Documentation on MQL5: Constants, Enumerations and Structures / Named Constants / Numerical Type Constants
Documentation on MQL5: Constants, Enumerations and Structures / Named Constants / Numerical Type Constants
  • www.mql5.com
Numerical Type Constants - Named Constants - Constants, Enumerations and Structures - MQL5 Reference - Reference on algorithmic/automated trading language for MetaTrader 5
 
Fernando Carreiro #:

Documentation on MQL5: Constants, Enumerations and Structures / Named Constants / Numerical Type Constants

DBL_EPSILON

Minimal value, which satisfies the condition:

1.0+DBL_EPSILON != 1.0 (for double type)

2.2204460492503131e-016

The dbl_epsilon value itself is too tiny and it is very strict for using as a min tolerance, better to use multiples of epsilon (100x or more).

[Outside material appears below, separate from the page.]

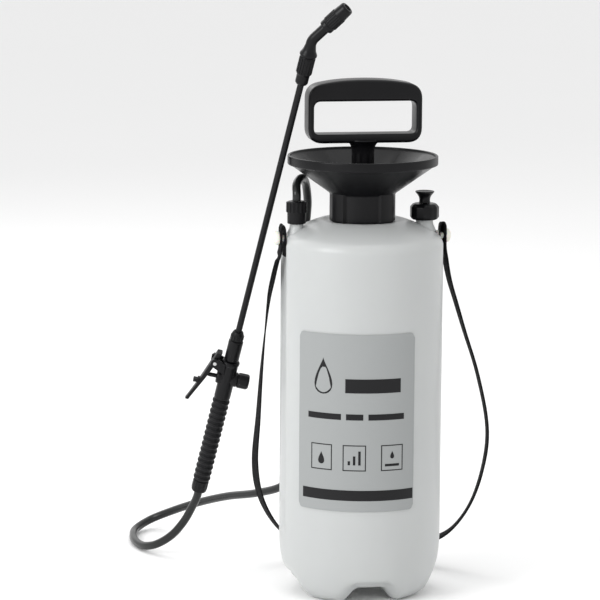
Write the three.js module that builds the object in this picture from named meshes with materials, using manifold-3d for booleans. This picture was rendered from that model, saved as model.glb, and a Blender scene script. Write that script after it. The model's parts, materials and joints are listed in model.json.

Epsilon 1e-8 is overall OK, unless you do calculations on numbers with 8 decimal places, decrease it to 1e-12.
 
amrali #: You have to deal with it: Avoid the exact comparison: Use a loose comparison: Set your epsilon (minimum tolerance) to the smallest difference of interest. Remember, be very cautious when you use comparison operators with doubles. You can use them if you know what you are doing or take the other way and use loose comparisons which are generally safer.

I meanwhile did, thank you for all support.

 

@amrali, a reminder to please use the CODE button (Alt-S) when inserting code. I have edited your posts accordingly.

Code button in editor

 
Dear Fernando, I am sorry for that coz I was posting from mobile phone, appreciating your great support for the forum.